> **TASK INPUTS**
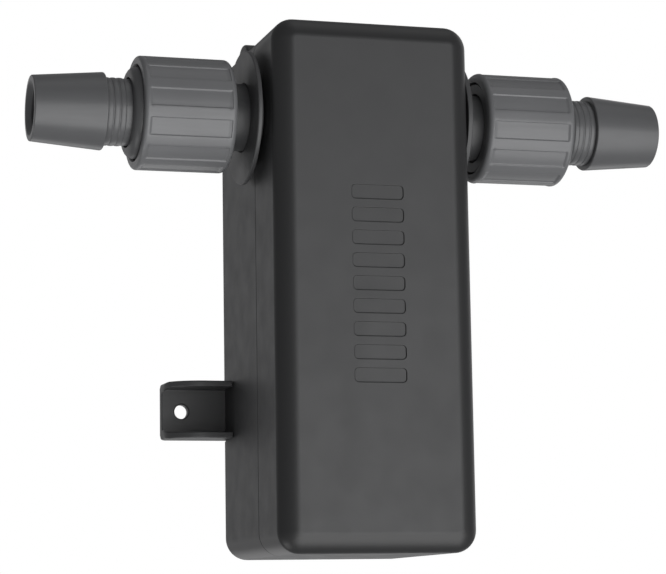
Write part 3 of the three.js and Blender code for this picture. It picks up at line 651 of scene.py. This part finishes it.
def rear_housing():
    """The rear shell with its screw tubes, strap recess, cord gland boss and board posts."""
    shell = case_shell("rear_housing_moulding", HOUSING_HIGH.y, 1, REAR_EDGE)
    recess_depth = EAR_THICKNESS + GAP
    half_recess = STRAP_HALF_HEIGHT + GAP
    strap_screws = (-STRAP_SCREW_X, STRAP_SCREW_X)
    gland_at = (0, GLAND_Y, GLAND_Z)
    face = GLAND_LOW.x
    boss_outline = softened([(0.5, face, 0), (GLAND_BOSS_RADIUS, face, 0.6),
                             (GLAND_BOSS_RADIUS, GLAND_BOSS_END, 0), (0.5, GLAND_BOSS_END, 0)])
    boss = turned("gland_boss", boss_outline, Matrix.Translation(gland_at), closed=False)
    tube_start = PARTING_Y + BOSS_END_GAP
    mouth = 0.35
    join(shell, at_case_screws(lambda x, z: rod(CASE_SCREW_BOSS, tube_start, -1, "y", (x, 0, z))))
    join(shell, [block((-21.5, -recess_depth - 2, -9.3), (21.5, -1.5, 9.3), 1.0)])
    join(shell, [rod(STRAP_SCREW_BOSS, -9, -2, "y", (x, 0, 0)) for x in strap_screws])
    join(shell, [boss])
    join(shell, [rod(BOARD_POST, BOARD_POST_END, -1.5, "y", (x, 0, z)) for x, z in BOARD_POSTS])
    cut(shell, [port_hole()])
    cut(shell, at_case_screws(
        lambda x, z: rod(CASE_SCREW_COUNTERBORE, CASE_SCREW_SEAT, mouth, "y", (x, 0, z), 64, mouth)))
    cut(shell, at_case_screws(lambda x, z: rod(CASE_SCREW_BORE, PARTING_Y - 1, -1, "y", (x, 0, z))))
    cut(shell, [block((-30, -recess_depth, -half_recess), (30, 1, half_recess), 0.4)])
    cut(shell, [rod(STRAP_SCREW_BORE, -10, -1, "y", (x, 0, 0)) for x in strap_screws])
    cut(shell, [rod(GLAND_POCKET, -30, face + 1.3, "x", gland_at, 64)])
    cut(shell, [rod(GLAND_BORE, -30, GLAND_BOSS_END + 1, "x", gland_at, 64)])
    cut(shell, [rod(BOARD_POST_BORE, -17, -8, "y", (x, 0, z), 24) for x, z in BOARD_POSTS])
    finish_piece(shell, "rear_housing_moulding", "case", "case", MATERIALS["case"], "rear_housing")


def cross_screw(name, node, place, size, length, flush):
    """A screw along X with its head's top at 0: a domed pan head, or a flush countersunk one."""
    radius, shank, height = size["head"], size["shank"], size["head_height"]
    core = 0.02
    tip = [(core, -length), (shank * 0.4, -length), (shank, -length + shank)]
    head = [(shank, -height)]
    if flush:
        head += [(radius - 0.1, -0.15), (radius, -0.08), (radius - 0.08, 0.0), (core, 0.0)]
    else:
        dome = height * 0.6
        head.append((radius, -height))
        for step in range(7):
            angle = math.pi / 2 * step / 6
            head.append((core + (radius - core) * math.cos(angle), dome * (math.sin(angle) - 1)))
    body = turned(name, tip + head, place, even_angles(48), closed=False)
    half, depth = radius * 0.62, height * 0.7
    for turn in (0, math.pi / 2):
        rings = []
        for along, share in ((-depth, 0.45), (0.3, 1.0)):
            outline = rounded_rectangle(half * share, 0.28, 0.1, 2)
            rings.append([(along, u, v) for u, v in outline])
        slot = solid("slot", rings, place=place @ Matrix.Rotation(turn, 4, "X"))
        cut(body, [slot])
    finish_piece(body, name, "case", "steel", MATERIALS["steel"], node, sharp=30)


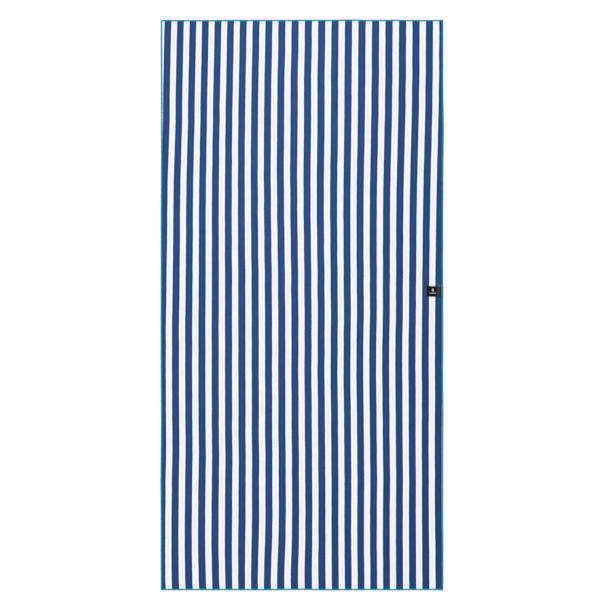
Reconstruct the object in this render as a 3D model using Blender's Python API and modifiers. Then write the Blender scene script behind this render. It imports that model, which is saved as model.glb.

> **WORK TO COMPLETE**
Recopy the whole listing exactly.

> **ANSWER TO THE TASK**
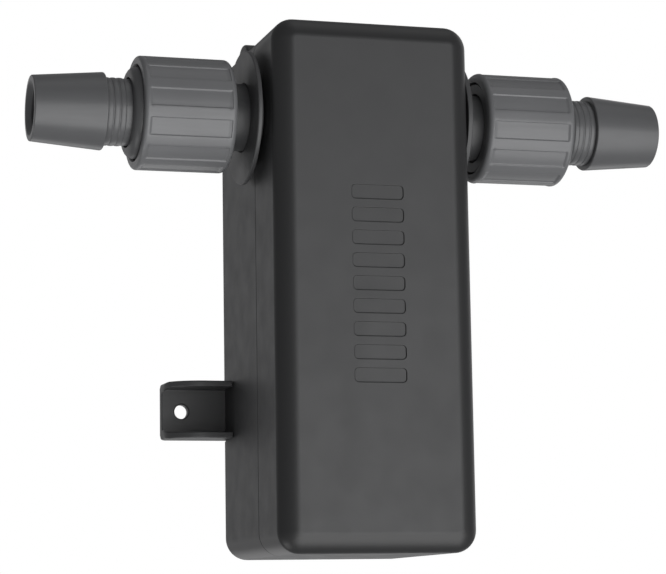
Write part 3 of the three.js and Blender code for this picture. It picks up at line 651 of scene.py. This part finishes it.
def rear_housing():
    """The rear shell with its screw tubes, strap recess, cord gland boss and board posts."""
    shell = case_shell("rear_housing_moulding", HOUSING_HIGH.y, 1, REAR_EDGE)
    recess_depth = EAR_THICKNESS + GAP
    half_recess = STRAP_HALF_HEIGHT + GAP
    strap_screws = (-STRAP_SCREW_X, STRAP_SCREW_X)
    gland_at = (0, GLAND_Y, GLAND_Z)
    face = GLAND_LOW.x
    boss_outline = softened([(0.5, face, 0), (GLAND_BOSS_RADIUS, face, 0.6),
                             (GLAND_BOSS_RADIUS, GLAND_BOSS_END, 0), (0.5, GLAND_BOSS_END, 0)])
    boss = turned("gland_boss", boss_outline, Matrix.Translation(gland_at), closed=False)
    tube_start = PARTING_Y + BOSS_END_GAP
    mouth = 0.35
    join(shell, at_case_screws(lambda x, z: rod(CASE_SCREW_BOSS, tube_start, -1, "y", (x, 0, z))))
    join(shell, [block((-21.5, -recess_depth - 2, -9.3), (21.5, -1.5, 9.3), 1.0)])
    join(shell, [rod(STRAP_SCREW_BOSS, -9, -2, "y", (x, 0, 0)) for x in strap_screws])
    join(shell, [boss])
    join(shell, [rod(BOARD_POST, BOARD_POST_END, -1.5, "y", (x, 0, z)) for x, z in BOARD_POSTS])
    cut(shell, [port_hole()])
    cut(shell, at_case_screws(
        lambda x, z: rod(CASE_SCREW_COUNTERBORE, CASE_SCREW_SEAT, mouth, "y", (x, 0, z), 64, mouth)))
    cut(shell, at_case_screws(lambda x, z: rod(CASE_SCREW_BORE, PARTING_Y - 1, -1, "y", (x, 0, z))))
    cut(shell, [block((-30, -recess_depth, -half_recess), (30, 1, half_recess), 0.4)])
    cut(shell, [rod(STRAP_SCREW_BORE, -10, -1, "y", (x, 0, 0)) for x in strap_screws])
    cut(shell, [rod(GLAND_POCKET, -30, face + 1.3, "x", gland_at, 64)])
    cut(shell, [rod(GLAND_BORE, -30, GLAND_BOSS_END + 1, "x", gland_at, 64)])
    cut(shell, [rod(BOARD_POST_BORE, -17, -8, "y", (x, 0, z), 24) for x, z in BOARD_POSTS])
    finish_piece(shell, "rear_housing_moulding", "case", "case", MATERIALS["case"], "rear_housing")


def cross_screw(name, node, place, size, length, flush):
    """A screw along X with its head's top at 0: a domed pan head, or a flush countersunk one."""
    radius, shank, height = size["head"], size["shank"], size["head_height"]
    core = 0.02
    tip = [(core, -length), (shank * 0.4, -length), (shank, -length + shank)]
    head = [(shank, -height)]
    if flush:
        head += [(radius - 0.1, -0.15), (radius, -0.08), (radius - 0.08, 0.0), (core, 0.0)]
    else:
        dome = height * 0.6
        head.append((radius, -height))
        for step in range(7):
            angle = math.pi / 2 * step / 6
            head.append((core + (radius - core) * math.cos(angle), dome * (math.sin(angle) - 1)))
    body = turned(name, tip + head, place, even_angles(48), closed=False)
    half, depth = radius * 0.62, height * 0.7
    for turn in (0, math.pi / 2):
        rings = []
        for along, share in ((-depth, 0.45), (0.3, 1.0)):
            outline = rounded_rectangle(half * share, 0.28, 0.1, 2)
            rings.append([(along, u, v) for u, v in outline])
        slot = solid("slot", rings, place=place @ Matrix.Rotation(turn, 4, "X"))
        cut(body, [slot])
    finish_piece(body, name, "case", "steel", MATERIALS["steel"], node, sharp=30)


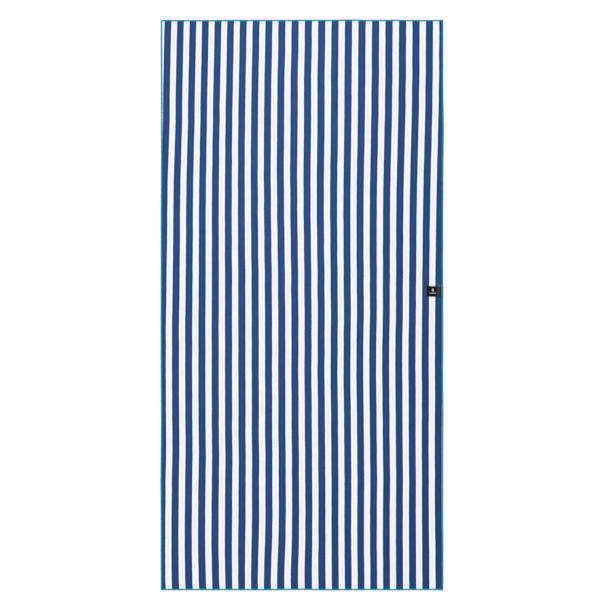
Reconstruct the object in this render as a 3D model using Blender's Python API and modifiers. Then write the Blender scene script behind this render. It imports that model, which is saved as model.glb.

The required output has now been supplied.